-- start Given information --

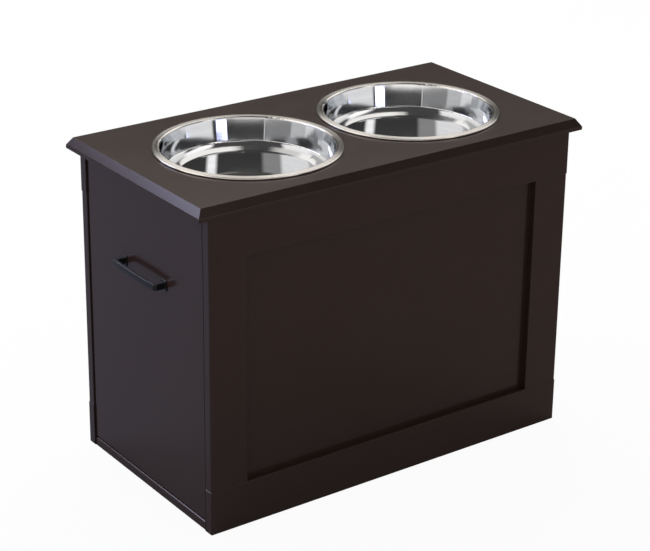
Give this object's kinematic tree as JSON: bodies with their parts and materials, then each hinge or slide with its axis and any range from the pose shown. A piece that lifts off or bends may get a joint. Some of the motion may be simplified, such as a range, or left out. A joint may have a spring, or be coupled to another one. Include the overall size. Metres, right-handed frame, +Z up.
{
  "type": "elevated dog feeder with storage drawer",
  "caption": "Raised wooden dog feeder whose bevelled top holds lift-out steel bowls over a framed cabinet with a deep food drawer that pulls out at its end.",
  "frame": {"origin": "on the floor under the middle of the cabinet", "axes": "+X along the cabinet's length, away from the end with the drawer; -Y towards the framed front in the picture; +Z up"},
  "size_m": [0.6, 0.318, 0.4431],
  "materials": {
    "espresso_wood": "dark espresso brown satin lacquer",
    "pale_board": "plain pale board, sealed",
    "bowl_steel": "bright turned stainless steel",
    "handle_black": "satin black coating",
    "runner_enamel": "off-white baked coating",
    "roller_plastic": "moulded white plastic",
    "zinc": "bright zinc plate"
  },
  "bodies": {
    "cabinet": {"back_batten": "pale_board", "back_bottom_rail": "espresso_wood", "back_cabinet_runner": "runner_enamel", "back_left_stile": "espresso_wood", "back_panel": "espresso_wood", "back_right_stile": "espresso_wood", "back_top_rail": "espresso_wood", "batten_screws": "zinc", "cabinet_cam_bolts": "zinc", "cabinet_cam_locks": "zinc", "cabinet_roller_rivets": "zinc", "cabinet_runner_screws": "zinc", "floor_board": "espresso_wood", "frame_dowels": "pale_board", "front_batten": "pale_board", "front_bottom_rail": "espresso_wood", "front_cabinet_runner": "runner_enamel", "front_left_stile": "espresso_wood", "front_panel": "espresso_wood", "front_right_stile": "espresso_wood", "front_top_rail": "espresso_wood", "right_end_panel": "espresso_wood", "top_panel": "espresso_wood"},
    "drawer": {"drawer_back": "pale_board", "drawer_back_screws": "zinc", "drawer_back_side": "pale_board", "drawer_bottom": "pale_board", "drawer_cam_bolts": "zinc", "drawer_cam_locks": "zinc", "drawer_front": "espresso_wood", "drawer_front_side": "pale_board", "drawer_roller_rivets": "zinc", "drawer_runner_screws": "zinc", "front_drawer_runner": "runner_enamel", "back_drawer_runner": "runner_enamel", "handle": "handle_black", "handle_screws": "zinc"},
    "front_cabinet_roller": {"front_cabinet_roller": "roller_plastic"},
    "back_cabinet_roller": {"back_cabinet_roller": "roller_plastic"},
    "front_drawer_roller": {"front_drawer_roller": "roller_plastic"},
    "back_drawer_roller": {"back_drawer_roller": "roller_plastic"},
    "left_bowl": {"left_bowl": "bowl_steel"},
    "right_bowl": {"right_bowl": "bowl_steel"}
  },
  "joints": [
    {"name": "drawer_slide", "type": "slide", "parent": "cabinet", "child": "drawer", "axis": [-1, 0, 0], "range_m": [0, 0.37]},
    {"name": "front_cabinet_roller_spin", "type": "hinge", "parent": "cabinet", "child": "front_cabinet_roller", "pos_m": [-0.2495, -0.1329, 0.0322], "axis": [0, -1, 0], "range_deg": [0, 2360]},
    {"name": "back_cabinet_roller_spin", "type": "hinge", "parent": "cabinet", "child": "back_cabinet_roller", "pos_m": [-0.2495, 0.1329, 0.0322], "axis": [0, -1, 0], "range_deg": [0, 2360]},
    {"name": "front_drawer_roller_spin", "type": "hinge", "parent": "drawer", "child": "front_drawer_roller", "pos_m": [0.2225, -0.1329, 0.0315], "axis": [0, -1, 0], "range_deg": [0, 2125]},
    {"name": "back_drawer_roller_spin", "type": "hinge", "parent": "drawer", "child": "back_drawer_roller", "pos_m": [0.2225, 0.1329, 0.0315], "axis": [0, -1, 0], "range_deg": [0, 2125]},
    {"name": "left_bowl_lift", "type": "slide", "parent": "cabinet", "child": "left_bowl", "axis": [0, 0, 1], "range_m": [0, 0.12]},
    {"name": "right_bowl_lift", "type": "slide", "parent": "cabinet", "child": "right_bowl", "axis": [0, 0, 1], "range_m": [0, 0.12]}
  ],
  "couplings": [
    {"joint": "front_cabinet_roller_spin", "follows": "drawer_slide", "rad_per_m": 111.11},
    {"joint": "back_cabinet_roller_spin", "follows": "drawer_slide", "rad_per_m": 111.11},
    {"joint": "front_drawer_roller_spin", "follows": "drawer_slide", "rad_per_m": 100},
    {"joint": "back_drawer_roller_spin", "follows": "drawer_slide", "rad_per_m": 100}
  ]
}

-- end Given information --

Prompt :: Copy the data above exactly. Every line must be included.

Exercise response ::
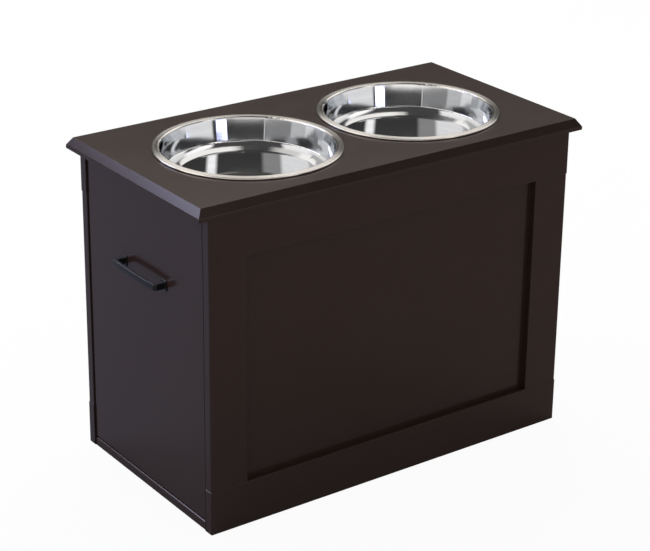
Give this object's kinematic tree as JSON: bodies with their parts and materials, then each hinge or slide with its axis and any range from the pose shown. A piece that lifts off or bends may get a joint. Some of the motion may be simplified, such as a range, or left out. A joint may have a spring, or be coupled to another one. Include the overall size. Metres, right-handed frame, +Z up.
{
  "type": "elevated dog feeder with storage drawer",
  "caption": "Raised wooden dog feeder whose bevelled top holds lift-out steel bowls over a framed cabinet with a deep food drawer that pulls out at its end.",
  "frame": {"origin": "on the floor under the middle of the cabinet", "axes": "+X along the cabinet's length, away from the end with the drawer; -Y towards the framed front in the picture; +Z up"},
  "size_m": [0.6, 0.318, 0.4431],
  "materials": {
    "espresso_wood": "dark espresso brown satin lacquer",
    "pale_board": "plain pale board, sealed",
    "bowl_steel": "bright turned stainless steel",
    "handle_black": "satin black coating",
    "runner_enamel": "off-white baked coating",
    "roller_plastic": "moulded white plastic",
    "zinc": "bright zinc plate"
  },
  "bodies": {
    "cabinet": {"back_batten": "pale_board", "back_bottom_rail": "espresso_wood", "back_cabinet_runner": "runner_enamel", "back_left_stile": "espresso_wood", "back_panel": "espresso_wood", "back_right_stile": "espresso_wood", "back_top_rail": "espresso_wood", "batten_screws": "zinc", "cabinet_cam_bolts": "zinc", "cabinet_cam_locks": "zinc", "cabinet_roller_rivets": "zinc", "cabinet_runner_screws": "zinc", "floor_board": "espresso_wood", "frame_dowels": "pale_board", "front_batten": "pale_board", "front_bottom_rail": "espresso_wood", "front_cabinet_runner": "runner_enamel", "front_left_stile": "espresso_wood", "front_panel": "espresso_wood", "front_right_stile": "espresso_wood", "front_top_rail": "espresso_wood", "right_end_panel": "espresso_wood", "top_panel": "espresso_wood"},
    "drawer": {"drawer_back": "pale_board", "drawer_back_screws": "zinc", "drawer_back_side": "pale_board", "drawer_bottom": "pale_board", "drawer_cam_bolts": "zinc", "drawer_cam_locks": "zinc", "drawer_front": "espresso_wood", "drawer_front_side": "pale_board", "drawer_roller_rivets": "zinc", "drawer_runner_screws": "zinc", "front_drawer_runner": "runner_enamel", "back_drawer_runner": "runner_enamel", "handle": "handle_black", "handle_screws": "zinc"},
    "front_cabinet_roller": {"front_cabinet_roller": "roller_plastic"},
    "back_cabinet_roller": {"back_cabinet_roller": "roller_plastic"},
    "front_drawer_roller": {"front_drawer_roller": "roller_plastic"},
    "back_drawer_roller": {"back_drawer_roller": "roller_plastic"},
    "left_bowl": {"left_bowl": "bowl_steel"},
    "right_bowl": {"right_bowl": "bowl_steel"}
  },
  "joints": [
    {"name": "drawer_slide", "type": "slide", "parent": "cabinet", "child": "drawer", "axis": [-1, 0, 0], "range_m": [0, 0.37]},
    {"name": "front_cabinet_roller_spin", "type": "hinge", "parent": "cabinet", "child": "front_cabinet_roller", "pos_m": [-0.2495, -0.1329, 0.0322], "axis": [0, -1, 0], "range_deg": [0, 2360]},
    {"name": "back_cabinet_roller_spin", "type": "hinge", "parent": "cabinet", "child": "back_cabinet_roller", "pos_m": [-0.2495, 0.1329, 0.0322], "axis": [0, -1, 0], "range_deg": [0, 2360]},
    {"name": "front_drawer_roller_spin", "type": "hinge", "parent": "drawer", "child": "front_drawer_roller", "pos_m": [0.2225, -0.1329, 0.0315], "axis": [0, -1, 0], "range_deg": [0, 2125]},
    {"name": "back_drawer_roller_spin", "type": "hinge", "parent": "drawer", "child": "back_drawer_roller", "pos_m": [0.2225, 0.1329, 0.0315], "axis": [0, -1, 0], "range_deg": [0, 2125]},
    {"name": "left_bowl_lift", "type": "slide", "parent": "cabinet", "child": "left_bowl", "axis": [0, 0, 1], "range_m": [0, 0.12]},
    {"name": "right_bowl_lift", "type": "slide", "parent": "cabinet", "child": "right_bowl", "axis": [0, 0, 1], "range_m": [0, 0.12]}
  ],
  "couplings": [
    {"joint": "front_cabinet_roller_spin", "follows": "drawer_slide", "rad_per_m": 111.11},
    {"joint": "back_cabinet_roller_spin", "follows": "drawer_slide", "rad_per_m": 111.11},
    {"joint": "front_drawer_roller_spin", "follows": "drawer_slide", "rad_per_m": 100},
    {"joint": "back_drawer_roller_spin", "follows": "drawer_slide", "rad_per_m": 100}
  ]
}